The evidence also tended to show that plaintiff was injured as the result of her fall. The excavation was made by said street railway company for the purpose of putting under ground its electric feed wires, and was located between its tracks laid in Tenth street. The defendant’s evidence went to show that it was two feet four inches wide and was in sections of then or twelve feet in length with intervening spaces which were connected by tunneling. While the excavation was in progress the operation of the street cars was continued. The defendant’s foreman testified that the excavated earth was piled up along on the north side of the ditch to the height of several feet, and that on the evening in question lights had been set thirty feet apart on the unexcavated, part of the ditch and that lights had also been placed on the earth along the north side thereof. David Wilson, the contractor, testified that he kept a watchman at the place. Other evidence was to the effect that the lights were in place at the time plaintiff fell into the ditch.
The jury returned a verdict for the plaintiff for $500.
Defendant complains of the action of the court in the giving and refusing instructions. Instruction number one is as follows:
1. “The court instructs the jury that if you believe from the evidence that prior to January 19, 1900, Kansas City authorized the Metropolitan Street Railway Company to dig a trench or ditch in and along Tenth street from Grove street to Flora avenue, in Kansas City, and that said company by its contractors did *56dig a trench in said street pursuant to said authority of defendant, then defendant had knowledge of the condition-of said street, and it became and was the duty of the defendant to protect said trench or ditch with barriers around same and place lights thereon to warn passersby of the danger, and if you further believe from the evidence that on January 19,1900, at about 9 o’clock in the.evening, said trench or ditch was not protected with barriers around same and with lights thereon as aforesaid, and that the plaintiff in passing along or across said street fell into said trench or ditch and was injured, then your verdict will be for the plaintiff, provided you further believe from the evidence that plaintiff at the time she fell into the trench or ditch was not guilty of negligence directly contributing thereto, and provided that you further believe from the evidence that said trench or ditch in said street without barriers and lights as aforesaid rendered said street unsafe and dangerous to pedestrians at the time of plaintiff’s fall, if she fell into said trench or ditch.” A similar instruction was held bad by this court in Campbell v.
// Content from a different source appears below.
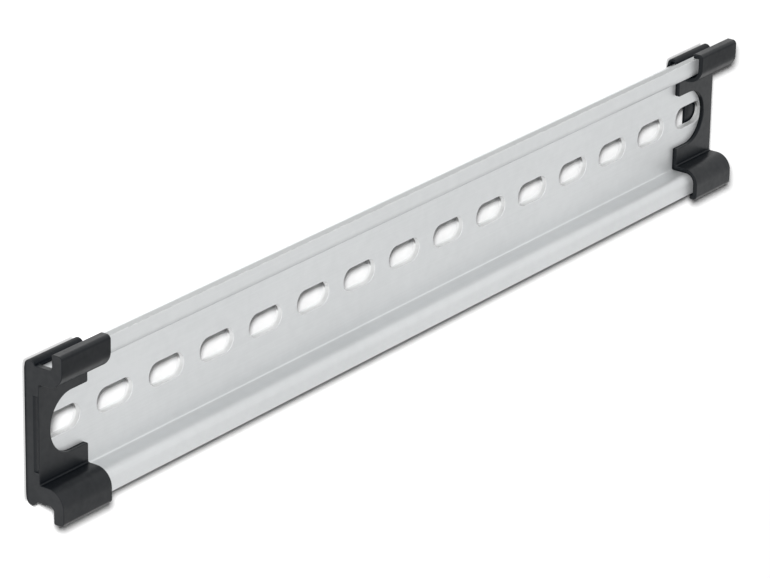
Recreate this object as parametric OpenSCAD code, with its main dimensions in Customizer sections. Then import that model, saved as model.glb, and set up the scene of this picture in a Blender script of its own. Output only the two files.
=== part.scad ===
// Slotted top-hat mounting rail with a moulded bracket pushed onto each end.
// The rail lies on its back: X runs along it, Y across it, and +Z comes out of its open front.
// The origin is at the middle of the footprint, on the surface that the two brackets rest on.

/* [Rail] */
// Length of the cut rail
rail_length = 252; // [150:1:300]
// Width over the two lips
rail_width = 35; // [35:0.1:35.6]
// Depth from the back of the web to the front of the lips
rail_depth = 7.5; // [7.2:0.1:8.4]
// Width of the open channel between the side walls
channel_width = 25; // [24.6:0.1:25.4]
// Thickness of the metal
rail_wall = 1.8; // [1.5:0.05:1.9]
// Outer radius where a side wall turns into its lip
lip_bend_r = 2.2; // [0.8:0.1:2.4]
// Outer radius where the web turns into a side wall
web_bend_r = 0.4; // [0.2:0.1:1.2]
// Radius in the hollow corners of the section
hollow_r = 0.4; // [0.2:0.05:0.45]
// Radius on the free edges of the lips
edge_r = 0.15; // [0.1:0.05:0.7]

/* [Slots] */
// Distance from one slot to the next
slot_pitch = 17; // [16:0.5:20]
// Length of a slot from end to end
slot_length = 11.6; // [9:0.1:13]
// Width of a slot
slot_width = 5.5; // [4.2:0.1:6.4]
// Least metal left between the last slot and the end of the rail
end_land = 1; // [0.8:0.1:3]

/* [Brackets] */
// Width of a bracket along the rail
bracket_width = 15.4; // [14:0.1:20]
// Thickness of the wall that closes the end of the rail
end_wall = 1.5; // [1:0.1:2.5]
// Thickness of the plate that lies in the channel
front_plate = 1.2; // [1:0.1:1.6]
// Thickness of the plate behind the web
back_plate = 0.8; // [0.6:0.1:1.5]
// Thickness of the jaw and hook walls
grip_wall = 1.2; // [0.9:0.1:1.6]
// Gap between plastic and metal where they seat
seat_gap = 0.1; // [0.05:0.05:0.15]
// Room in front of the lips, inside the jaw and the hook
lip_room = 0.7; // [0.6:0.1:1.2]
// Outer radius where the jaw and the hook turn over the lips
shoulder_r = 4; // [3:0.1:4.2]
// Inner radius under the shoulder of the jaw and the hook
shoulder_inner_r = 2.3; // [1.8:0.1:2.3]
// Radius in the corners where the jaw and the hook rise from the plate
root_r = 0.4; // [0.2:0.1:0.8]
// Radius along the front edges of the jaw and the hook
nose_r = 1; // [0.2:0.1:1.2]
// Radius along the back edges of the jaw and the hook
tip_r = 0.4; // [0.2:0.1:0.5]
// Length of the jaw's tip and of the end wall's tips, from front to back
tip_depth = 2.7; // [2.2:0.1:3.2]
// Length of the catch on the hook's tip, from front to back
catch_depth = 2.1; // [1.6:0.1:2.3]

/* [Bracket openings] */
// Radius of the round notch in the front plate
notch_r = 6.8; // [5:0.1:7.4]
// Distance from the plate's inner edge to the centre of the notch
notch_inset = 5; // [3:0.1:5.8]
// Radius on the corners beside the notch
notch_corner_r = 0.4; // [0.3:0.1:1.5]
// Width of the recess in the back plate
back_recess_width = 19; // [12:0.5:21]
// Depth of the recess in the back plate, from the inner edge
back_recess_depth = 8.3; // [4:0.1:8.8]
// Radius in the corners of the recess
back_recess_r = 2; // [0.5:0.1:3]

/* [Bead and relief] */
// Outer radius of the rolled bead
bead_r = 1.4; // [1.1:0.1:1.4]
// Height of the rolled bead above the side wall
bead_rise = 1.8; // [1.6:0.1:2.6]
// Reach of the bead over the side wall, from the back of the web
bead_reach = 2.2; // [2:0.1:2.6]
// Wall of the bead
bead_wall = 0.65; // [0.5:0.05:0.8]
// Height that the end wall stands out beyond the side walls
end_wall_rise = 0.8; // [0.4:0.1:1.2]
// Radius in the corners between the end wall and its tips
arch_r = 1; // [0.3:0.1:1.6]
// Radius on the upright back edge of the end wall
back_edge_r = 0.5; // [0.3:0.1:1.4]
// Radius of the hollow that runs across the outer face of the end wall
relief_r = 1.1; // [0.6:0.1:1.6]
// Depth of the hollow
relief_depth = 0.25; // [0.1:0.05:0.4]
// Length of the hollow
relief_length = 17; // [8:0.5:22]
// Distance from the front of the plate to the middle of the hollow
relief_inset = 0.9; // [0.7:0.1:1.4]

/* [Colours] */
// Colour of the rail
rail_colour = "#d2d4d4";
// Colour of the brackets
bracket_colour = "#2e3032";

/* [Hidden] */

// Segments of a full circle
facets = 48;
// Overlap that keeps a cut clear of the face it starts from
cut = 0.5;

// Heights above the surface that the brackets rest on
web_back_z = back_plate + seat_gap;
web_front_z = web_back_z + rail_wall;
lip_back_z = web_back_z + rail_depth - rail_wall;
lip_front_z = web_back_z + rail_depth;
plate_back_z = web_front_z + seat_gap;
plate_front_z = plate_back_z + front_plate;
grip_inner_z = lip_front_z + lip_room;
grip_front_z = grip_inner_z + grip_wall;

// Distances from the middle of the rail
channel_y = channel_width / 2;
side_wall_y = channel_y + rail_wall;
lip_y = rail_width / 2;
plate_y = channel_y - seat_gap;
grip_root_y = plate_y - grip_wall;
grip_edge_y = lip_y + seat_gap + grip_wall;
back_edge_y = side_wall_y - back_plate;
bead_foot_y = side_wall_y + seat_gap;
bead_y = side_wall_y + bead_rise - bead_r;
bead_front_z = web_back_z + bead_reach;
bead_z = bead_front_z - bead_r;
end_wall_y = side_wall_y + end_wall_rise;

// Slots that fit in the length, and the place of the first one
slot_count = floor((rail_length - 2 * end_land - slot_length) / slot_pitch) + 1;
first_slot_x = -(slot_count - 1) * slot_pitch / 2;
slot_r = slot_width / 2;

// Outer face of the end wall, measured from the middle of the rail
bracket_outer_x = rail_length / 2 + seat_gap + end_wall;

// Draws its child outline in Y and Z and carries it along X
module along_x(from, length) {
    translate([from, 0, 0])
        rotate([90, 0, 90])
            linear_extrude(height = length)
                children();
}

// Sliver between a square corner at the origin and the arc of radius r that rounds it
module corner_sliver(r, turn = 0) {
    rotate(turn)
        difference() {
            translate([-cut, -cut])
                square(r + cut);
            translate([r, r])
                circle(r = r, $fn = facets);
            translate([r, -2 * cut])
                square([r, r + 4 * cut]);
            translate([-2 * cut, r])
                square([r + 4 * cut, r]);
        }
}

// Small fillet that fills a hollow corner at the origin
module hollow_fillet(r, turn = 0) {
    rotate(turn)
        difference() {
            translate([-r / 4, -r / 4])
                square(r * 5 / 4);
            translate([r, r])
                circle(r = r, $fn = facets);
        }
}

// Half of the top-hat section, on the +Y side
module rail_half() {
    difference() {
        union() {
            translate([-cut, web_back_z])
                square([side_wall_y + cut, rail_wall]);
            translate([channel_y, web_back_z])
                square([rail_wall, rail_depth]);
            translate([channel_y, lip_back_z])
                square([lip_y - channel_y, rail_wall]);
            translate([channel_y, web_front_z])
                hollow_fillet(hollow_r, 90);
            translate([side_wall_y, lip_back_z])
                hollow_fillet(hollow_r, 270);
        }
        translate([channel_y, lip_front_z])
            corner_sliver(lip_bend_r, 270);
        translate([side_wall_y, web_back_z])
            corner_sliver(web_bend_r, 90);
        translate([lip_y, lip_front_z])
            corner_sliver(edge_r, 180);
        translate([lip_y, lip_back_z])
            corner_sliver(edge_r, 90);
    }
}

module rail_section() {
    rail_half();
    mirror([1, 0])
        rail_half();
}

// One slot with round ends, cut through the web
module slot(x) {
    straight = slot_length - slot_width;
    depth = rail_wall + 2 * cut;
    translate([x, 0, web_back_z - cut]) {
        for (side = [-1, 1])
            translate([side * straight / 2, 0, 0])
                cylinder(r = slot_r, h = depth, $fn = facets);
        translate([-straight / 2, -slot_r, 0])
            cube([straight, slot_width, depth]);
    }
}

module rail() {
    color(rail_colour)
        difference() {
            along_x(-rail_length / 2, rail_length)
                rail_section();
            for (i = [0 : slot_count - 1])
                slot(first_slot_x + i * slot_pitch);
        }
}

// Outline of a jaw on the +Y side, from the plate over the shoulder and out past the lip
module grip_fill(depth) {
    difference() {
        translate([grip_root_y, plate_back_z])
            square([grip_edge_y - grip_root_y, grip_front_z - plate_back_z]);
        translate([grip_root_y, grip_front_z])
            corner_sliver(shoulder_r, 270);
        translate([grip_edge_y, grip_front_z])
            corner_sliver(nose_r, 180);
        translate([side_wall_y, plate_back_z - cut])
            square([grip_edge_y - side_wall_y + cut, grip_front_z - depth - plate_back_z + cut]);
        translate([grip_edge_y, grip_front_z - depth])
            corner_sliver(tip_r, 90);
    }
}

// Room inside a jaw for the side wall and the lip
module grip_room() {
    difference() {
        translate([plate_y, plate_back_z - cut])
            square([grip_edge_y - grip_wall - plate_y, grip_inner_z - plate_back_z + cut]);
        translate([plate_y, grip_inner_z])
            corner_sliver(shoulder_inner_r, 270);
    }
}

// Jaw with a tip of the given length from front to back
module grip(depth) {
    difference() {
        grip_fill(depth);
        grip_room();
    }
}

// Outline of the bead, with the skin that runs straight to it from the round edge of the back plate
module bead_fill() {
    run = [bead_y - back_edge_y, bead_z - back_plate];
    turn = atan2(run[1], run[0]) - acos((back_plate - bead_r) / norm(run));
    outward = [cos(turn), sin(turn)];
    edge_centre = [back_edge_y, back_plate];
    bead_centre = [bead_y, bead_z];
    translate(edge_centre)
        circle(r = back_plate, $fn = facets);
    translate(bead_centre)
        circle(r = bead_r, $fn = facets);
    polygon([
        edge_centre,
        edge_centre + back_plate * outward,
        bead_centre + bead_r * outward,
        bead_centre
    ]);
}

// Room inside the bead and over the corner of the rail
module bead_room() {
    inner_r = bead_r - bead_wall;
    translate([bead_y, bead_z])
        circle(r = inner_r, $fn = facets);
    translate([bead_foot_y - cut, bead_z - inner_r])
        square([bead_y - bead_foot_y + cut, 2 * inner_r]);
    translate([channel_y - cut, back_plate])
        square([bead_foot_y - channel_y + cut, bead_front_z]);
}

// Bead that rolls from the back plate over the corner of a side wall
module bead_section() {
    difference() {
        bead_fill();
        bead_room();
    }
}

// Half of the section along the grip, with a tip of the given length
module grip_half(depth) {
    difference() {
        union() {
            translate([-cut, plate_back_z])
                square([plate_y + cut, front_plate]);
            grip(depth);
        }
        translate([plate_y, plate_back_z])
            corner_sliver(hollow_r, 90);
    }
    translate([grip_root_y, plate_front_z])
        hollow_fillet(root_r, 90);
    translate([-cut, 0])
        square([back_edge_y + cut, back_plate]);
    bead_section();
}

// Plates, beads, the jaw on the +Y side and the hook on the other
module grip_section() {
    grip_half(tip_depth);
    mirror([1, 0])
        grip_half(catch_depth);
}

// Half of the end wall, with the tip that stands behind the jaw or the hook
module end_half() {
    tip_z = grip_front_z - tip_depth;
    translate([-cut, 0])
        square([back_edge_y + cut, plate_front_z]);
    translate([back_edge_y - cut, bead_z])
        square([end_wall_y - back_edge_y + cut, tip_z - bead_z + cut]);
    bead_fill();
    grip_fill(tip_depth);
    translate([end_wall_y, tip_z])
        hollow_fillet(arch_r, 270);
    translate([grip_root_y, plate_front_z])
        hollow_fillet(root_r, 90);
}

module end_section() {
    end_half();
    mirror([1, 0])
        end_half();
}

// Round notch in the front plate, open towards the middle of the rail
module front_notch() {
    depth = front_plate + 2 * cut;
    centre_x = bracket_width - notch_inset;
    translate([centre_x, 0, plate_back_z - cut])
        cylinder(r = notch_r, h = depth, $fn = 2 * facets);
    translate([centre_x, -notch_r, plate_back_z - cut])
        cube([notch_inset + cut, 2 * notch_r, depth]);
    for (side = [0, 1])
        mirror([0, side, 0])
            translate([bracket_width, notch_r, plate_back_z - cut])
                linear_extrude(height = depth)
                    corner_sliver(notch_corner_r, 90);
}

// Recess in the back plate with two round corners
module back_recess() {
    depth = back_plate + 2 * cut;
    start_x = bracket_width - back_recess_depth;
    translate([0, 0, -cut])
        linear_extrude(height = depth)
            difference() {
                translate([start_x, -back_recess_width / 2])
                    square([back_recess_depth + cut, back_recess_width]);
                translate([start_x, -back_recess_width / 2])
                    corner_sliver(back_recess_r, 0);
                translate([start_x, back_recess_width / 2])
                    corner_sliver(back_recess_r, 270);
            }
}

// Shallow hollow in the outer face of the end wall, beside the front plate
module relief_hollow() {
    translate([relief_depth - relief_r, relief_length / 2, plate_front_z - relief_inset])
        rotate([90, 0, 0])
            cylinder(r = relief_r, h = relief_length, $fn = facets);
}

// Round on the upright back edge of the end wall
module back_edge_round() {
    translate([0, grip_edge_y, 0])
        rotate([90, 0, 0])
            linear_extrude(height = 2 * grip_edge_y)
                corner_sliver(back_edge_r);
}

// Bracket with its outer face at X = 0 and its grip towards +X
module bracket() {
    difference() {
        union() {
            along_x(0, end_wall)
                end_section();
            along_x(end_wall / 2, bracket_width - end_wall / 2)
                grip_section();
        }
        front_notch();
        back_recess();
        relief_hollow();
        back_edge_round();
    }
}

module left_end_bracket() {
    color(bracket_colour)
        translate([-bracket_outer_x, 0, 0])
            bracket();
}

module right_end_bracket() {
    color(bracket_colour)
        mirror([1, 0, 0])
            translate([-bracket_outer_x, 0, 0])
                bracket();
}

rail();
left_end_bracket();
right_end_bracket();
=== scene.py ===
"""A slotted aluminium mounting rail with a black moulded bracket on each end, lying on a white table."""

import math

import bmesh
import bpy
from mathutils import Euler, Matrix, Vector


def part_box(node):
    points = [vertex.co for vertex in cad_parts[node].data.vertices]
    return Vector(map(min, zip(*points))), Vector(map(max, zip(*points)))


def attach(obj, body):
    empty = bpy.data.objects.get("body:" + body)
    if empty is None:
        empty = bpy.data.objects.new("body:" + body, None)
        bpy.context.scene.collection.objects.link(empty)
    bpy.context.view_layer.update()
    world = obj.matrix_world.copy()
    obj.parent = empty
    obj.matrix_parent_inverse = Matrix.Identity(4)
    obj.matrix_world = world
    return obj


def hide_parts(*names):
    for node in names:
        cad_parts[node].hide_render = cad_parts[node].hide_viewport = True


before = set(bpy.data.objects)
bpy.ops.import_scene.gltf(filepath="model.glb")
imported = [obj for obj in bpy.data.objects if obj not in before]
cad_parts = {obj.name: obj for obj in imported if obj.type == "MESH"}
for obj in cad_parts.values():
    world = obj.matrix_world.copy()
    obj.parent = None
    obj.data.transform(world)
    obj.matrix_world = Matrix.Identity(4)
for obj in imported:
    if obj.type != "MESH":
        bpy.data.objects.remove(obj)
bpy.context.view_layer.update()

MM = 0.001
BLACK = (0.0, 0.0, 0.0, 1.0)
WHITE = (1.0, 1.0, 1.0, 1.0)

# Camera that took the photograph, fitted to the rail's edges and slots, with its turn in degrees
CAMERA_PLACE = (-720.4 * MM, 349.5 * MM, 518.1 * MM)
CAMERA_TURN = (-23.340, -53.743, 1.635)
CAMERA_LENS = 197.66
SENSOR_WIDTH = 36.0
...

Stanberrv, 85 Mo. App. 159, for the reason that it imposed upon the city the dual duty of putting up both guards and lights; and further, it was faulty in declaring, as a matter of law, that it was negligence in the city to leave the trench unguarded or unlighted at the point of danger.
The petition is not bottomed upon the failure of defendant to construct barriers and have lights to guard the ditch, as provided by .ordinance, as was the case in Skinner v. Stifel, 55 Mo. App. 9. This is an action at common law for negligence notwithstanding it alleged that the defendant failed in its duty to erect barriers and place lights, as no ordinance is pleaded. In such cases proof of dereliction in that respect is evidence of negligence, but it does not constitute negligence per se. Said instruction contains two errors, viz.: It requires that defendant should have provided both the barriers *57and lights, and that its failure in that respect constitutes negligence per se. It was therefore a question for the jury and not for the court to say whether the failure of the defendant in so guarding the ditch was or was not negligence. And under the pleadings, it was the duty of the jury under proper instruction to say whether defendant was negligent in the precaution it did take to guard the ditch or whether it was due care or what the necessary precaution should have been. Fusili v. Railway, 45 Mo. App. 535; Weller v. Railway, 164 Mo. 180; Campbell v. Stanberry, supra.
The refusal of the court to give instructions numbered three and seven asked by appellant was not error. The theory of said instructions is that if the barriers and lights were provided to guard the trench and that they had been removed before plaintiff fell into the ditch, without defendant’s fault, the plaintiff was not entitled to recover. They were not based upon the facts. The evidence did not show that the barriers were provided. The court modified defendant’s instruction number four, which was as follows: ‘ ‘ The court instructs the jury that it is the duty of people travelling upon the streets of the city to use ordinary care and to use their eyes and other senses to avoid any defects in the streets which are obvious or which they could discover by the exercise of ordinary care,” etc. The modification consisted in omitting the words, “to use their eyes and other senses.” In a recent opinion of the Supreme Court, not yet reported (David E. Wheat v. City of St. Louis), the court uses the following language:
“While the city owes the citizen the duty to keep the highways reasonably safe for persons to pass over, the citizen owes the city the duty to use his God given •sense, and not to run into obstructions that he is familiar with, or which by the exercise of ordinary care he could discover and easily avoid.” ■
Under this ruling defendant’s instruction was *58proper and the court was not authorized to weaken its force by leaving out the said words.
For the errors noted the cause is reversed and remanded.